** Set task **
Set out every line bearing the string "names".

** Source material **
%%

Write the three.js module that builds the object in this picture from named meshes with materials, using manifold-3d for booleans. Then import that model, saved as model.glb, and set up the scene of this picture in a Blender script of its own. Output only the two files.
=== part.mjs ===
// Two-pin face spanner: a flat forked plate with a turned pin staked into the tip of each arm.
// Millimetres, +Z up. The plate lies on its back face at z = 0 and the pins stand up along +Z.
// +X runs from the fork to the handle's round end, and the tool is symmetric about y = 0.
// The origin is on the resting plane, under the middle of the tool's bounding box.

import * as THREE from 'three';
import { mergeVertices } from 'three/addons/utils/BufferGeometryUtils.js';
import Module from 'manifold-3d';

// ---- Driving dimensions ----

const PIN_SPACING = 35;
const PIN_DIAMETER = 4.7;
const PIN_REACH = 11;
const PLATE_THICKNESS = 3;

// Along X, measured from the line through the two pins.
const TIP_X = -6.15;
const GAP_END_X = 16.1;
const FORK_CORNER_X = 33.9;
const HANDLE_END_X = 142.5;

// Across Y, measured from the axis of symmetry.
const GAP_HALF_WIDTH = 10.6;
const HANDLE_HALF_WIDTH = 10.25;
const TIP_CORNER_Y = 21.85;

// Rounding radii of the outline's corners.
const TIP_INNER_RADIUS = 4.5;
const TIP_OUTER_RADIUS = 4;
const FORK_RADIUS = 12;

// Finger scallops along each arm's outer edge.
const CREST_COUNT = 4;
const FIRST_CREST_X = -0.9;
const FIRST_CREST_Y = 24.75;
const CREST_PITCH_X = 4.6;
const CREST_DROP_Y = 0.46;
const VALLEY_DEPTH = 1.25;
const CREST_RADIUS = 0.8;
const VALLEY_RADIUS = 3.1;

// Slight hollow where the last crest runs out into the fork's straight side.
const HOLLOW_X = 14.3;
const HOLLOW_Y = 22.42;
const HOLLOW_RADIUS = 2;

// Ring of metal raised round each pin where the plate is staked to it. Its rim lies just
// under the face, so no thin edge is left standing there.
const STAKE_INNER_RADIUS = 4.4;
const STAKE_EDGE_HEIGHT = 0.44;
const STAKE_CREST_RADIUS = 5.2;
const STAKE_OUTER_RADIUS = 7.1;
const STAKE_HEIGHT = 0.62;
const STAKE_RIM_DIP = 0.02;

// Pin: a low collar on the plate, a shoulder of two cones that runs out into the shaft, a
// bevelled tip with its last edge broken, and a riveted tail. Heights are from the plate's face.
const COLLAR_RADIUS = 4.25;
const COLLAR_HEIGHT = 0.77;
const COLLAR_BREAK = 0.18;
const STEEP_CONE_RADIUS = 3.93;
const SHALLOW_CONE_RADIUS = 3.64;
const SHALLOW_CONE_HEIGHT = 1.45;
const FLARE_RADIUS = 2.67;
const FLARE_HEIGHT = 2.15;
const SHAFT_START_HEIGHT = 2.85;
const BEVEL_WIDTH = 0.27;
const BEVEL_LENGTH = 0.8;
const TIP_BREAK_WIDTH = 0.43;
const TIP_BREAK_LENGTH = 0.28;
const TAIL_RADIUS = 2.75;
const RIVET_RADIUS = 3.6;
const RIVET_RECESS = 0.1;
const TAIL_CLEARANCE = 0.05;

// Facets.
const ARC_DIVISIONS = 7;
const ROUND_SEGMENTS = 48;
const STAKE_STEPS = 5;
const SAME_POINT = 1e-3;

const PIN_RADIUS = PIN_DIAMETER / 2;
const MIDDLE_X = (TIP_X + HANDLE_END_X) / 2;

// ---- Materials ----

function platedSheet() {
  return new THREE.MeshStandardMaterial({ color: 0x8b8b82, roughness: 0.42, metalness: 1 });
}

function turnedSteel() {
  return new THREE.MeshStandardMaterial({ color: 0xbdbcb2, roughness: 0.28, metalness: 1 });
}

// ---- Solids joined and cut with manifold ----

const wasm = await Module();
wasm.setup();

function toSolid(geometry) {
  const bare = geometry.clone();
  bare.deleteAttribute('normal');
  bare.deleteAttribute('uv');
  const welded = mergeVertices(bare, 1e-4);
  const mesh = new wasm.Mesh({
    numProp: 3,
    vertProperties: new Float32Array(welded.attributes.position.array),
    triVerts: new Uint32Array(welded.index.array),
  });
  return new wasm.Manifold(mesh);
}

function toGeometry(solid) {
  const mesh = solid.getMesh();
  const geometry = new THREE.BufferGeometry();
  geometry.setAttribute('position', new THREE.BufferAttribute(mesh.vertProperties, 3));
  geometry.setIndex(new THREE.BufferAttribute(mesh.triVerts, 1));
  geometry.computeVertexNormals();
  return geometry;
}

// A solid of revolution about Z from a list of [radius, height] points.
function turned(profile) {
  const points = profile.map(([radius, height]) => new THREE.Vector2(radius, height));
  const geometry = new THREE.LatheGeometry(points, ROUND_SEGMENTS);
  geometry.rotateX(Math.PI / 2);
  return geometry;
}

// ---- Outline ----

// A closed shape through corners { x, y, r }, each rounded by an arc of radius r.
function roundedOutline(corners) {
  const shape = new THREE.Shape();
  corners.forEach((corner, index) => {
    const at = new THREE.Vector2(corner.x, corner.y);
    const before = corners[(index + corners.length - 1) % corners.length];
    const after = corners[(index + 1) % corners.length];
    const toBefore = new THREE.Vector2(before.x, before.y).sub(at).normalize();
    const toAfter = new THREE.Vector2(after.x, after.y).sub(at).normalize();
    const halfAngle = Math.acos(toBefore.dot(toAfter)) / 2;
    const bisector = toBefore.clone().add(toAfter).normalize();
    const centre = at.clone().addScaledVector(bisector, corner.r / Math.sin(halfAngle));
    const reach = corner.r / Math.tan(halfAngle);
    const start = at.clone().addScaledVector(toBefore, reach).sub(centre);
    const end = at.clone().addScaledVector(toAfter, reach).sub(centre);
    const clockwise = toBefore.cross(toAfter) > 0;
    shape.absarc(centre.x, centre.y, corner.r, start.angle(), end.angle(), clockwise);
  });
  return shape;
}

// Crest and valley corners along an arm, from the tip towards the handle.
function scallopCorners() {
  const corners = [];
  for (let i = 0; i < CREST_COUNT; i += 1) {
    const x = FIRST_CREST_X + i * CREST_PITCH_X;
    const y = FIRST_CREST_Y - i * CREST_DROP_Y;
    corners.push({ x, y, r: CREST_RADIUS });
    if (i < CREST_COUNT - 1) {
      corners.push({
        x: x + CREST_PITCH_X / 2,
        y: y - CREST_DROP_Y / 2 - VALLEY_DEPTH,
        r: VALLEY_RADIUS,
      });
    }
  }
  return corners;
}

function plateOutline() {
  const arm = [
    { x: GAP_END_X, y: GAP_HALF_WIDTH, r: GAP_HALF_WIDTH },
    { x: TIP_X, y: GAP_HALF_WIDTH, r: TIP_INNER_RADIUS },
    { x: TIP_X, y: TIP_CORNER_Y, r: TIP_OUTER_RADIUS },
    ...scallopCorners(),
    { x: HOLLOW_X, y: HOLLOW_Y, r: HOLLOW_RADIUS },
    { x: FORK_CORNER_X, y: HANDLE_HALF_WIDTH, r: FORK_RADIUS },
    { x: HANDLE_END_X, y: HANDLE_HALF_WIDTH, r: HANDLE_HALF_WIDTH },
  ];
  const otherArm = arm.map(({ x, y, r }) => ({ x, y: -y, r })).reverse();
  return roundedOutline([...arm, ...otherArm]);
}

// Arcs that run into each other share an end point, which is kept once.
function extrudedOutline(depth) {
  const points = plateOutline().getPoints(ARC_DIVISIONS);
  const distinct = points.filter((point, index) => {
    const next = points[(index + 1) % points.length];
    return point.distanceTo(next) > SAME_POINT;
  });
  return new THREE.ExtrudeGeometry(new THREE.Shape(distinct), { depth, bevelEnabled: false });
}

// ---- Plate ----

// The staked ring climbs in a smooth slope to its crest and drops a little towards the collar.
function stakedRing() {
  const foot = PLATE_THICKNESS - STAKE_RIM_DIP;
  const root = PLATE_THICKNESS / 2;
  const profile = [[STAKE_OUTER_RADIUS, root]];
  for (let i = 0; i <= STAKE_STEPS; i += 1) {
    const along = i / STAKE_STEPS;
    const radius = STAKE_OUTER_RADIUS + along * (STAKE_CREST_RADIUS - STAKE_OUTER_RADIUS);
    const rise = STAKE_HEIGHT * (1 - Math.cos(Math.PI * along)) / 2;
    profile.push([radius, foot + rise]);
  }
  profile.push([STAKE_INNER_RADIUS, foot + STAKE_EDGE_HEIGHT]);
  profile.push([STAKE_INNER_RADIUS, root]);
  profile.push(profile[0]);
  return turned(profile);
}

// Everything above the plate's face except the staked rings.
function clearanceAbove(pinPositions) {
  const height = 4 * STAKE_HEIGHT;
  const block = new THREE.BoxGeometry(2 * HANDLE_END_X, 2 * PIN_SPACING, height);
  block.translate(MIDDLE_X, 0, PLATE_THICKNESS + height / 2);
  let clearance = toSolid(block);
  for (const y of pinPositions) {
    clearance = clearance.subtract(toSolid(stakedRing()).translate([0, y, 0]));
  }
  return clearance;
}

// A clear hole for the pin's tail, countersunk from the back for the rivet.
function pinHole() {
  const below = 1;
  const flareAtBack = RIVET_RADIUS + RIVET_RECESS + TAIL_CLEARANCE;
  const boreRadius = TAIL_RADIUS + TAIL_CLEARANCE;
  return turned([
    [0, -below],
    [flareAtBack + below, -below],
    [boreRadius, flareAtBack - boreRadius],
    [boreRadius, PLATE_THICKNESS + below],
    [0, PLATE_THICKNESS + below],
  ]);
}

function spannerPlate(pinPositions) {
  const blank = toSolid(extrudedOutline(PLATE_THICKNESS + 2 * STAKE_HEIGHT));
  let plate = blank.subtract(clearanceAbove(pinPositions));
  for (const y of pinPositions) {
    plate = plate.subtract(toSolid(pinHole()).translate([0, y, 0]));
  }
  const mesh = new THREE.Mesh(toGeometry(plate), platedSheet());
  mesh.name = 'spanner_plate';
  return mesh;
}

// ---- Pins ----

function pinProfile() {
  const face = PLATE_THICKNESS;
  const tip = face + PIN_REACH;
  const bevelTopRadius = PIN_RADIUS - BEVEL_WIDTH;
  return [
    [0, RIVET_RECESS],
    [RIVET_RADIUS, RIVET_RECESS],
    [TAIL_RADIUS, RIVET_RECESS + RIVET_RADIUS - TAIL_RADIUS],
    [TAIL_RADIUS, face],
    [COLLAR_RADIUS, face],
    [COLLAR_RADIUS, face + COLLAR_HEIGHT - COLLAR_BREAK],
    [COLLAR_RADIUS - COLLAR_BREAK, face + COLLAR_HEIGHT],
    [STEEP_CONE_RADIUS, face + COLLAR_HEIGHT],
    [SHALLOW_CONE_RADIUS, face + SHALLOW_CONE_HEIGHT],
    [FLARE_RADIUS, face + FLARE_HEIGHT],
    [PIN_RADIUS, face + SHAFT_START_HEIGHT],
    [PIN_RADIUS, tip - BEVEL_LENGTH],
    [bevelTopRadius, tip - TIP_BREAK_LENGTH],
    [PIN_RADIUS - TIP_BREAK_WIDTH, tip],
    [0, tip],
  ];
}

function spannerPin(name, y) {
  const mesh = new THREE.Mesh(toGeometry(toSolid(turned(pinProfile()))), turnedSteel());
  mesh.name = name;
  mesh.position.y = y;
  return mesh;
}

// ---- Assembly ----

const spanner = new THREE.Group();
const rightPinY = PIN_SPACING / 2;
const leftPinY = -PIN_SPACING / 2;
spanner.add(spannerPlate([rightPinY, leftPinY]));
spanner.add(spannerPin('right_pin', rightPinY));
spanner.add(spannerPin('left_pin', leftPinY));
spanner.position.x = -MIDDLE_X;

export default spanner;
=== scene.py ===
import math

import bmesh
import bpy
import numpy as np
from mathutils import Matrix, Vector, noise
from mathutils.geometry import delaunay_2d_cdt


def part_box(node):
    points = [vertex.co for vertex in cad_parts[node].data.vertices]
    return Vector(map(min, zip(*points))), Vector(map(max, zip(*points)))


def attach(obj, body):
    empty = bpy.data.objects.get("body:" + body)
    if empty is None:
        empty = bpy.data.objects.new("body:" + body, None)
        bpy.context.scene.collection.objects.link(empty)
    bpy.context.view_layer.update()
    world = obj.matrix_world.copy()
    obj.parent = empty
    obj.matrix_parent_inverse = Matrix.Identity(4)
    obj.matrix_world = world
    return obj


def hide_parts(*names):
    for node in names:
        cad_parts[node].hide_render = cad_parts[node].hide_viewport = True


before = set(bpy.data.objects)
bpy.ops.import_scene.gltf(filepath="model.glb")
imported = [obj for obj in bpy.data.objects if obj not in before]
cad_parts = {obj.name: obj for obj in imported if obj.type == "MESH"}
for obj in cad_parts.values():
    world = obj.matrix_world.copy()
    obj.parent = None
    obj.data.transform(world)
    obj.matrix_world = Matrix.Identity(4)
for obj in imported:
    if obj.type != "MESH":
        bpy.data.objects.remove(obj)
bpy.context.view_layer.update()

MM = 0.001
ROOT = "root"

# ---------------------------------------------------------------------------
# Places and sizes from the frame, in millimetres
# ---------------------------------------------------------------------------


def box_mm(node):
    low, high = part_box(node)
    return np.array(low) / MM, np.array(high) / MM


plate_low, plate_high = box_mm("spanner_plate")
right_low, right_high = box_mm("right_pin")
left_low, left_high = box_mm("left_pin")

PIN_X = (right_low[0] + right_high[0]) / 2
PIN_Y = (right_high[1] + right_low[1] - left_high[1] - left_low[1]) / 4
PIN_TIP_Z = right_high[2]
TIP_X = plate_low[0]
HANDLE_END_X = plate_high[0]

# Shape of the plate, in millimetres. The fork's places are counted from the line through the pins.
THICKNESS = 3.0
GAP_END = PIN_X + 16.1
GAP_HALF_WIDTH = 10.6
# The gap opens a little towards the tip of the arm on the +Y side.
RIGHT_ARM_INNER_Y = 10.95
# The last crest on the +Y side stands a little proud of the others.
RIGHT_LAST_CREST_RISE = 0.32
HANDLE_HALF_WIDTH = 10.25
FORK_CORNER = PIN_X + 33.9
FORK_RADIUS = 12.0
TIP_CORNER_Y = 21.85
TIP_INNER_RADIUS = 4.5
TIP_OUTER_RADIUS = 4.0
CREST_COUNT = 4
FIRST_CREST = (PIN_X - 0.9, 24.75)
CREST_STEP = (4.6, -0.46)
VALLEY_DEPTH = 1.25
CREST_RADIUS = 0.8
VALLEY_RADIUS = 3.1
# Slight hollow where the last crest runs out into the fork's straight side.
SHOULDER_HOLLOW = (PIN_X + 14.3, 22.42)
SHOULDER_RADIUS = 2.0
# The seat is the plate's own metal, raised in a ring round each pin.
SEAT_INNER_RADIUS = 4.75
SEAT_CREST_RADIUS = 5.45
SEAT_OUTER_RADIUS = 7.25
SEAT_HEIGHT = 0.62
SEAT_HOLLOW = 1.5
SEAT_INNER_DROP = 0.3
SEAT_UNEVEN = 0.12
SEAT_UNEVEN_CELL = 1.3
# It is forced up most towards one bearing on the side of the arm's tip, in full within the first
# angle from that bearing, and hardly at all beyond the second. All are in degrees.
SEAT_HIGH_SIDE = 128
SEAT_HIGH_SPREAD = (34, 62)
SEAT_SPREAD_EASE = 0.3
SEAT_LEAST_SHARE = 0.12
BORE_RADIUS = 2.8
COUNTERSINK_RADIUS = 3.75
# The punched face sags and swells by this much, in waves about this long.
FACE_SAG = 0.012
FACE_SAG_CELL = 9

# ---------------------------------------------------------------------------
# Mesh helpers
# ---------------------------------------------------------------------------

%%

** Answer to the problem **
def hide_parts(*names):
    for node in names:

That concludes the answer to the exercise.